Hundreds pay tribute to Vincentian teacher

Hundreds of Vincentian and other Caribbean nationals on Friday, July 8 paid their last respect to Barbara DeFreitas, a militant in the St. Vincent and the Grenadines teachers’ struggles in the mid-to-late 1970s and early 1980s, who died on June 23. She was 69.

Mourners at a funeral service, at the Episcopal (Anglican) Church of St. Mark, on Brooklyn Avenue in Brooklyn, described DeFreitas, who taught public and private schools for most of her life, among other superlatives, as compassionate, caring, generous, loving, extremely spiritual, humorous, talkative and outspoken.

The Rev. Dillon Burgin, a former Methodist Church minister at home and an erstwhile United Methodist Church pastor in New York, noted that DeFreitas was closely related to Prime Minister Dr. Ralph E. Gonsalves and Jennifer Eustace, wife of Opposition Leader Arnhim Eustace.

“If you get to talk about politics in St. Vincent and the Grenadines, she [DeFreitas] talked about politics from both sides [government and opposition],” said Rev. Burgin. “Barbara knew Jesus, and she knew how to converse with Jesus.

Candis Hope said she met DeFreitas 30 years ago.

“We’re going to miss her,” she said. “We will always remember the type of person she was. She was the life of the party.”

Shanell Davis said she had formed a bond with DeFreitas.

“It was such a joy to meet her,” she said. “We had such a bond. I grew to embrace her. She always had optimism – this beautiful life.”

Retired Guyanese-born educator George Davson said he and DeFreitas taught at P.S. [Public School] 92 in Brooklyn.

“She was a good friend, a family friend,” he said. “Barbara was very outspoken.

“We would be on the phone for 20 minutes; it was a monologue — not a dialogue [laughter],” he added, disclosing that he had the responsibility of taking care of DeFreitas’ plants when she was out of town. “I think she’s in a better place.”

In his eulogy, Pastor Cecil Durrant, the Vincentian-born pastor of Bethany Deliverance Church of God on Rodgers Avenue in Brooklyn, said DeFreitas was “a lady that would talk.

“The things that we spoke, I can’t discuss with you,” he told mourners.

The Rev.

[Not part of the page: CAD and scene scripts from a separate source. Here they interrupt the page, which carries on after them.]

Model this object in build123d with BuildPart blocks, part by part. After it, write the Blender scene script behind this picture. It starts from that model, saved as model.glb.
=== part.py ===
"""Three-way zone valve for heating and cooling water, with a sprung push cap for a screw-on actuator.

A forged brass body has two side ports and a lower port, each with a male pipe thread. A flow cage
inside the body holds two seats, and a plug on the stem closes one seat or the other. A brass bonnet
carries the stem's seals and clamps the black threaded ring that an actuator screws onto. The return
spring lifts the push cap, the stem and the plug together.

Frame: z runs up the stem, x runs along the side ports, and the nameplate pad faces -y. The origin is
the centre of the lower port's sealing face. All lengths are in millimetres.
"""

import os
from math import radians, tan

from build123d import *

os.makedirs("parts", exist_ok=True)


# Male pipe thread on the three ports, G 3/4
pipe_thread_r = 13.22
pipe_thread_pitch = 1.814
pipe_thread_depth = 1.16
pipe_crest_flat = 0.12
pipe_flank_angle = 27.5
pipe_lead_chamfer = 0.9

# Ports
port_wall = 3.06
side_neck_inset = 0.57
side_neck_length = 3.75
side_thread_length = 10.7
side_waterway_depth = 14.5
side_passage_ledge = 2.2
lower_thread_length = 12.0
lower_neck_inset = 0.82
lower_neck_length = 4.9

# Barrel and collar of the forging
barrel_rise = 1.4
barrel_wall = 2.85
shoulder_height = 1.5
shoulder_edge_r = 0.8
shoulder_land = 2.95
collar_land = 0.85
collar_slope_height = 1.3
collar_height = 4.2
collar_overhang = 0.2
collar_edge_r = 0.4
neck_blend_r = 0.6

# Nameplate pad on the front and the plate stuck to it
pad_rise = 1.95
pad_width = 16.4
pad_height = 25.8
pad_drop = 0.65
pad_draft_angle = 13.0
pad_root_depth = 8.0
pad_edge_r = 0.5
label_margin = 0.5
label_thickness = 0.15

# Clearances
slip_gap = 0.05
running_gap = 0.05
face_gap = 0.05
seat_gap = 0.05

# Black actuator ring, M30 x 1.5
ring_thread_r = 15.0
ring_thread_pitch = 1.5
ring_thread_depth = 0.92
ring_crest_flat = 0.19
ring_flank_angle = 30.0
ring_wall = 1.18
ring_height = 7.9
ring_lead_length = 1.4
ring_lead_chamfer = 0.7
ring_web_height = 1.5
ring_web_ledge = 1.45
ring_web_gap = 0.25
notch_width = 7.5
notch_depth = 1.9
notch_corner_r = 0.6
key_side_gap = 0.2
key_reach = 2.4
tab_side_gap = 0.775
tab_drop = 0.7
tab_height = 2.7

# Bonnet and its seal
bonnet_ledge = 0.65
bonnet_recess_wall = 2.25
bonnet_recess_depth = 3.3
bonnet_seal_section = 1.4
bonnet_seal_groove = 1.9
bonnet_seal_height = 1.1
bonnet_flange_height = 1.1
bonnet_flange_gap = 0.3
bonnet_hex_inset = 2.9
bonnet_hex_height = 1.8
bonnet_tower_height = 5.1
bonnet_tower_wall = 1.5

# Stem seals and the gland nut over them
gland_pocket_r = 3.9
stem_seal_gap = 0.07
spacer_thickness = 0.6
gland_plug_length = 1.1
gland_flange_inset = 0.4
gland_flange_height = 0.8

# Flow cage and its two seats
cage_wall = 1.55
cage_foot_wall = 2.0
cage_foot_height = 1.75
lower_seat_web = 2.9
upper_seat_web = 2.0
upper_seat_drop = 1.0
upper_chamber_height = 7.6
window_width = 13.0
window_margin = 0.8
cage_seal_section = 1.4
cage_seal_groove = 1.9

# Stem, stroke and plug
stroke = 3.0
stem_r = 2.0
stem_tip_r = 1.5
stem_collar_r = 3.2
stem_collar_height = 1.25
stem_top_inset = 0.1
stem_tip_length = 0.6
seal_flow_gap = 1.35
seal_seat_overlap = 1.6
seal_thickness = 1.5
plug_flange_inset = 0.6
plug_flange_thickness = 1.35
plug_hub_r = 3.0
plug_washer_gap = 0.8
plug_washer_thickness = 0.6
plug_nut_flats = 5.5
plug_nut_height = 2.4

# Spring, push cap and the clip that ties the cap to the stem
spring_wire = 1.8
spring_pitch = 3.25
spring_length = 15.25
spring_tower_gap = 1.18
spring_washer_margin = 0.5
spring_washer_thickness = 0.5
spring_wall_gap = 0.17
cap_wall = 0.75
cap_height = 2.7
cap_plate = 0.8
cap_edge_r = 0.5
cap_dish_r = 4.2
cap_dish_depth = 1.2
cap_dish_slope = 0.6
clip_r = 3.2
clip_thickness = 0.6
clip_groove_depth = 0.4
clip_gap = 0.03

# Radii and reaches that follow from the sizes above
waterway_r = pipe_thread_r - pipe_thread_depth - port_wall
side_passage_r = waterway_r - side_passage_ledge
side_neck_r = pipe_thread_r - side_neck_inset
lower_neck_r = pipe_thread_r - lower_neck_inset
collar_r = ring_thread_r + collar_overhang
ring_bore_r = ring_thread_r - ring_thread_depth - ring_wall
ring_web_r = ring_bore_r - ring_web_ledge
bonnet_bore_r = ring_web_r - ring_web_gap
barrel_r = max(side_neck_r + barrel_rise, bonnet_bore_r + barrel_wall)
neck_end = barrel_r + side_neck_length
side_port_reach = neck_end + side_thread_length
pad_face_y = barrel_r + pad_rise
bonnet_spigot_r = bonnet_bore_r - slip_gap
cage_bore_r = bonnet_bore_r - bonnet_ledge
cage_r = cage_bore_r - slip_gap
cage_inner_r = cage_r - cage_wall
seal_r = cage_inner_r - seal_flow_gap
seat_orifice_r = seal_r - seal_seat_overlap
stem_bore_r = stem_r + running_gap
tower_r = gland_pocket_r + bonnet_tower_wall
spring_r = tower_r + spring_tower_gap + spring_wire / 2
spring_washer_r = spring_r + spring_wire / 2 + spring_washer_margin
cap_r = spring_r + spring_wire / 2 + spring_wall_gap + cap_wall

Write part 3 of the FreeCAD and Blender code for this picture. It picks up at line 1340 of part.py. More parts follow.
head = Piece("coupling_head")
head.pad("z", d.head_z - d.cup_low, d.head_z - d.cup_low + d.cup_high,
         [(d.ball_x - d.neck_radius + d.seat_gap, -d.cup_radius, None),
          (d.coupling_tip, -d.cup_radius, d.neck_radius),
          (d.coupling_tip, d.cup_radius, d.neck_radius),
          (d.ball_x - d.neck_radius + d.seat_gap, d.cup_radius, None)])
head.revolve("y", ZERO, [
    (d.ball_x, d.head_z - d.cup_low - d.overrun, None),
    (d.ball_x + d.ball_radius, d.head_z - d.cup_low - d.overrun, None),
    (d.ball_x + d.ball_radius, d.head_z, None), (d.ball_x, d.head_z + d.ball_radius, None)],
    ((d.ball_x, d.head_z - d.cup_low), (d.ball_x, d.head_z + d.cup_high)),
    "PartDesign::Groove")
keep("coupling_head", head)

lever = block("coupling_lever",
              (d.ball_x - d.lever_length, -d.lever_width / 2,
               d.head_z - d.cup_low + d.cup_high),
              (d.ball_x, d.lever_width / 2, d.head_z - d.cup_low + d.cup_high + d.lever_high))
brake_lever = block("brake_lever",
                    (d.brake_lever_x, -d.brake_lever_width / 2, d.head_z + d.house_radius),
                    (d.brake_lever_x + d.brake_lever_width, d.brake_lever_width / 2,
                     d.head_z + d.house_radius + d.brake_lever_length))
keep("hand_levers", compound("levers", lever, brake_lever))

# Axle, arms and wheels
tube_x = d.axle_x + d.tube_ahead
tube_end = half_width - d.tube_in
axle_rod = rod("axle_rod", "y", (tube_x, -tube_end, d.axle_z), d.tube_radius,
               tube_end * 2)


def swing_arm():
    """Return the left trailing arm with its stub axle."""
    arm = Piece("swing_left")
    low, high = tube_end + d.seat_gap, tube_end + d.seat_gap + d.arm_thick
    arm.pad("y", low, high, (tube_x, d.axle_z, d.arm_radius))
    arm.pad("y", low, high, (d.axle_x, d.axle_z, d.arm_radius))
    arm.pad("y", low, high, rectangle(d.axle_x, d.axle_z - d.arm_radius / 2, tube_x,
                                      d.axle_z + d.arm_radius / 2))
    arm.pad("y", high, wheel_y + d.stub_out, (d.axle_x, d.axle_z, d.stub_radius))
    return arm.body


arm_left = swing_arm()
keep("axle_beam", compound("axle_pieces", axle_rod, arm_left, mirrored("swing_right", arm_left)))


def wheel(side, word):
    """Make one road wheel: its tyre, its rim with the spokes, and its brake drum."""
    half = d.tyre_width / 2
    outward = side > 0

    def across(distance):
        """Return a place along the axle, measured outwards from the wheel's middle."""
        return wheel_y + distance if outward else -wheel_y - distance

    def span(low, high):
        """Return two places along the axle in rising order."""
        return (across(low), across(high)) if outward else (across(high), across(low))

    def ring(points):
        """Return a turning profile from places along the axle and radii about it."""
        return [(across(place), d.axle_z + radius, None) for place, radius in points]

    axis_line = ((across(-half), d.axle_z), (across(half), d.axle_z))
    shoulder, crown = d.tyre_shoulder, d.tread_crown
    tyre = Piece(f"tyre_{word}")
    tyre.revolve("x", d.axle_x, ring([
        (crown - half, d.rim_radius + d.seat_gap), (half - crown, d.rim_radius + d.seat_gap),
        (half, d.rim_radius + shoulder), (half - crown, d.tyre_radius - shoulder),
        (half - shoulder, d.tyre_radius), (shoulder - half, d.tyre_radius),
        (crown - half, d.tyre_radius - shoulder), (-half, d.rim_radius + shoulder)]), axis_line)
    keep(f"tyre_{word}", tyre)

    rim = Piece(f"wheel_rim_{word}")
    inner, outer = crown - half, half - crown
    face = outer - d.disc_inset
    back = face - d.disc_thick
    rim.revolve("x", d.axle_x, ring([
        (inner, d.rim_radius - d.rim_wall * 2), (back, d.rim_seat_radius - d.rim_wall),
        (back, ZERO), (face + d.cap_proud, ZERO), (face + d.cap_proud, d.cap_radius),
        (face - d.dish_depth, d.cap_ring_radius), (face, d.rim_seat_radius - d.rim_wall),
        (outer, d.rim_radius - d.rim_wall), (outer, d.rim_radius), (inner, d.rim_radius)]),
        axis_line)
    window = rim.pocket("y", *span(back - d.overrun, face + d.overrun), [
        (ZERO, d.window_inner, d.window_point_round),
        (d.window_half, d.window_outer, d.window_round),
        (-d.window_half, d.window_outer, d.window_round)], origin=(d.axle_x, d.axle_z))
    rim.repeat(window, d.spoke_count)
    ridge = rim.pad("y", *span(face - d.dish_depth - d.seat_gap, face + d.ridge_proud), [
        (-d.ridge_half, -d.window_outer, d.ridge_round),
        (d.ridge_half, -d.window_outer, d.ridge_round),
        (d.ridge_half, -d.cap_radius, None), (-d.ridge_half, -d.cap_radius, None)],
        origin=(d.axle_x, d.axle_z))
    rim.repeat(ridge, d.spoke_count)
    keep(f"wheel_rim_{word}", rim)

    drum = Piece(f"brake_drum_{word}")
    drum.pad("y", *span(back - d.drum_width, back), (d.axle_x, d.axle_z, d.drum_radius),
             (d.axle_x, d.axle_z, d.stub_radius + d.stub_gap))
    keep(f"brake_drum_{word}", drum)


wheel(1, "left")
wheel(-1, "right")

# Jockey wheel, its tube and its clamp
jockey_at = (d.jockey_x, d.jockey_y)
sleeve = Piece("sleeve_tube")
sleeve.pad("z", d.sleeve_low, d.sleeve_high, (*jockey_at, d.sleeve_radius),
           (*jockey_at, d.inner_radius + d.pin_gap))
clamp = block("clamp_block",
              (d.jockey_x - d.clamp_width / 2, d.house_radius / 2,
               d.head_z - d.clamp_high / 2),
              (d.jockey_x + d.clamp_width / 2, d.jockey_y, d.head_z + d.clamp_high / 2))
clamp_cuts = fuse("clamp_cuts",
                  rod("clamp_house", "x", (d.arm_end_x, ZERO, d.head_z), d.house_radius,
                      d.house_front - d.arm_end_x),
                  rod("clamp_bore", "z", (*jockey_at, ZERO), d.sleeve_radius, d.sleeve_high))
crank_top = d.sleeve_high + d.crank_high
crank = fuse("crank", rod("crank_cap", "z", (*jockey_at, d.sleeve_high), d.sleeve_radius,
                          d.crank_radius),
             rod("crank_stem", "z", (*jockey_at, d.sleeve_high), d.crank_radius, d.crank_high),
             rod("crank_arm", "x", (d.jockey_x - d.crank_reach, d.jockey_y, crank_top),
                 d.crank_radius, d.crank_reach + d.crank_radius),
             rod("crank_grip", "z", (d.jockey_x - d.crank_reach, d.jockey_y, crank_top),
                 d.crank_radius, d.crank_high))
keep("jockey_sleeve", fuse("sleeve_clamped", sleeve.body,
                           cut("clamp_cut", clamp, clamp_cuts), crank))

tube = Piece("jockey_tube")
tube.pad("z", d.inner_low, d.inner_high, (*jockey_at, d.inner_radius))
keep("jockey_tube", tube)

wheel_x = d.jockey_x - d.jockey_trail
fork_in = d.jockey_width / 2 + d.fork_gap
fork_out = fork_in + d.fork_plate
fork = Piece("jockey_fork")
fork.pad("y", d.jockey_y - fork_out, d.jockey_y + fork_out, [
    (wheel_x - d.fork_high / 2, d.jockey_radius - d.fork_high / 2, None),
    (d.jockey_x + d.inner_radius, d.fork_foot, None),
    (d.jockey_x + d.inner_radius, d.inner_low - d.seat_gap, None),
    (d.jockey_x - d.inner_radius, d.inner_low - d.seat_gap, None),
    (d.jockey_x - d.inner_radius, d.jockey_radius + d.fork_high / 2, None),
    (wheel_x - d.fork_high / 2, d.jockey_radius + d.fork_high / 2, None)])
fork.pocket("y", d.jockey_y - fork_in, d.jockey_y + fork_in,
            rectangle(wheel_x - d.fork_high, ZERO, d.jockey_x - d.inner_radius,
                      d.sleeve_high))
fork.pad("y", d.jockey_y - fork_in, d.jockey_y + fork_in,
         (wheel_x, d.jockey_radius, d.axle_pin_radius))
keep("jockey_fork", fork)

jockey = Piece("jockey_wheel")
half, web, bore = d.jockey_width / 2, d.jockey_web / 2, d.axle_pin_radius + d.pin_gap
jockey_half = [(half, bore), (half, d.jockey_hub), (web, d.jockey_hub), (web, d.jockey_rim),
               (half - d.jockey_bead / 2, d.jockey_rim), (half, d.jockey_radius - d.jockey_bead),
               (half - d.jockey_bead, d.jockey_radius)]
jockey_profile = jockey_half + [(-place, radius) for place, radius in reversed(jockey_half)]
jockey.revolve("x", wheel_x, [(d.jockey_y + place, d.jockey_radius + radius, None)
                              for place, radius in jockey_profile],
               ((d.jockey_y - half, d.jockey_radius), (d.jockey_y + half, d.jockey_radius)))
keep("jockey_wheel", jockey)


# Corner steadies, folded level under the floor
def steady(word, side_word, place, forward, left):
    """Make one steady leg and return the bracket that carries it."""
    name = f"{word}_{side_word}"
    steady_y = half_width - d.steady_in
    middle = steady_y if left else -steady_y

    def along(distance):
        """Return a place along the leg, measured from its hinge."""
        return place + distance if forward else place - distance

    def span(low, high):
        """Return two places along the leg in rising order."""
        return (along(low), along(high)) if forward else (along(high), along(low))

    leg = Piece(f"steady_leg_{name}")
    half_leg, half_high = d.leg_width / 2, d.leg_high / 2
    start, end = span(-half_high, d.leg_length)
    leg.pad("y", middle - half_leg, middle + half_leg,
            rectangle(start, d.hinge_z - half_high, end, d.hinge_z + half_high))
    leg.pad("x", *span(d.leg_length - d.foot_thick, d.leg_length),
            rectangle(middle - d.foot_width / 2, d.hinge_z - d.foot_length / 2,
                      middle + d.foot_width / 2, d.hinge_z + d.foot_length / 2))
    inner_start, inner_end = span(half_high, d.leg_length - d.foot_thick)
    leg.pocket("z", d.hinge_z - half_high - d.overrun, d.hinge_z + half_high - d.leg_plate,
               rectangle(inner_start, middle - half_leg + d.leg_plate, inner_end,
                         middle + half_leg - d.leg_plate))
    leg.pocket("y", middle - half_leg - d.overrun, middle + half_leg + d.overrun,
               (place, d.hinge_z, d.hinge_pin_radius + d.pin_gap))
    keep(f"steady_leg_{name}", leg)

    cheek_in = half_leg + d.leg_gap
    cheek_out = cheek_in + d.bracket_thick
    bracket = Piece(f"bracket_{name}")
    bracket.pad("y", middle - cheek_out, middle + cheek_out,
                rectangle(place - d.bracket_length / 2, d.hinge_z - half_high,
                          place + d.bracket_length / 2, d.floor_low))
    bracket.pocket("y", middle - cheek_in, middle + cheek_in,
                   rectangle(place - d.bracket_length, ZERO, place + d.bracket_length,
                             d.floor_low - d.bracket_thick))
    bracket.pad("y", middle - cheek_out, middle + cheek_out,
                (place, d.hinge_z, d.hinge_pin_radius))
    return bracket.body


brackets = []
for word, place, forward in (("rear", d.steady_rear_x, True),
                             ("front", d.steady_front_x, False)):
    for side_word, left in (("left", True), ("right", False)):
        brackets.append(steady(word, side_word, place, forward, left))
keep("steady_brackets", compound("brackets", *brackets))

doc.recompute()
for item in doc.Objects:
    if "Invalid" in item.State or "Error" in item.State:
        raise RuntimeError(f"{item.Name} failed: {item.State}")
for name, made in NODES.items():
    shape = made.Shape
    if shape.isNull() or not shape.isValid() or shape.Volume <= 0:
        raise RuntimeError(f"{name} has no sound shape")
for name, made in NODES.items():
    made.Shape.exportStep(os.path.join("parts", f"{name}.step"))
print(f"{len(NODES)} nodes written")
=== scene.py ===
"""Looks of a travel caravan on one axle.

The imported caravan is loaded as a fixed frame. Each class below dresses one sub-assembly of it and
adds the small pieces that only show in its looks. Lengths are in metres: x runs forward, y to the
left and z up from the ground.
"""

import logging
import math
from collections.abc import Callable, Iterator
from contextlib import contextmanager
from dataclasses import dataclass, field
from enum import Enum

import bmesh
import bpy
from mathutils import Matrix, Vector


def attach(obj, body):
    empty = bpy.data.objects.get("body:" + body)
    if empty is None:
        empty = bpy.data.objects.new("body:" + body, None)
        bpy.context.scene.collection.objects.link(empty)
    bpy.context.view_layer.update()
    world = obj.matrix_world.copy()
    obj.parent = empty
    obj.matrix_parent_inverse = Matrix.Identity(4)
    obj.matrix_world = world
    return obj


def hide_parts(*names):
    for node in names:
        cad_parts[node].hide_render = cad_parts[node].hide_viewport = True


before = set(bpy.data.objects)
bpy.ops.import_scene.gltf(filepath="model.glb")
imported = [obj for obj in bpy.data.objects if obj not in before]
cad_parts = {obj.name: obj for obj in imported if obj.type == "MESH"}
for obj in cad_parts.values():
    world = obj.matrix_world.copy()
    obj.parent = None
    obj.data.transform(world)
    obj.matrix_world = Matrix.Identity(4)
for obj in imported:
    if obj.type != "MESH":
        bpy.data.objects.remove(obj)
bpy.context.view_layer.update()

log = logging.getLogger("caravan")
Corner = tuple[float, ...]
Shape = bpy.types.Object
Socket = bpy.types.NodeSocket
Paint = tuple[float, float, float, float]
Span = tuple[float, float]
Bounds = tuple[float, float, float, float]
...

Denzil I.G. Hinds, who officiated at the two-hour-long funeral service, said DeFreitas “once taught” at the church’s school.

“We will remember her,” he said. “She’s certainly going to Heaven.”

Guyanese Serah Barrington, principal emeritus at Bethany Epiphany Lutheran School on Lincoln Place in Brooklyn, said she and DeFreitas taught there together as well.

“She shared so much,” said Barrington, disclosing that she and DeFreitas had planned to conduct a mission to St. Vincent and the Grenadines next year.

In reading the obituary, Joyce Lewis-Cordice, who taught school with DeFreitas in St. Vincent and the Grenadines, said DeFreitas was born on Feb. 3, 1947 in the village of Bellvue on the eastern coast of mainland St. Vincent.

DeFreitas, a former teacher at the then Kingstown Methodist School, migrated to New York in the 1980s, “where she pursued studies in education, earning an undergrad [undergraduate] and master’s degree, while continuing her teaching career,” Lewis-Cordice said.

“As a child, Barbara was outspoken,” she said. “As an adult, Barbara was unapologetically outspoken. In fact, many would describe her as talkative. She had the ability to keep the conversation going, getting rid of those silent, awkward moments within a gathering.”

Lewis-Cordice also said DeFreitas was “generous with her worldly possessions” and with her knowledge, “whether it was to tutor a present or former student in mathematics, the subject of her heart, or to assist someone in preparing for an examination.”

Before rendering “Unfinished Task,” Georgetown native Zita Adams, who teaches public school in New York City, said she and DeFreitas had “gone way back as educators” both in St. Vincent and the Grenadines and in New York.

Retired New York City public school teacher Jackson Farrell, a former executive member of the St. Vincent and the Grenadines Teachers’ Union in the 1970s, said he and DeFreitas were “militant soldiers” in the famous teachers’ strike in 1975.

Farrell said DeFreitas was one of several teachers arrested in 1975, when striking teachers occupied the Ministry of Education.

“She was militant and very involved in the activities of the union,” said Farrell, who was president of the union’s Teachers College Branch at the time, in a Caribbean Life interview.

Additionally, he said DeFreitas played a very active role in the activities of the St. Vincent and the Grenadines’ National Youth Council.

“She will be greatly missed,” Farrell said.

Immediately after the funeral, a repast was held at the Friends of Crown Heights Educational Center in Brooklyn, where DeFreitas taught soon after migrating to New York.

Her body was expected to be flown home for interment at the Kingstown Cemetery.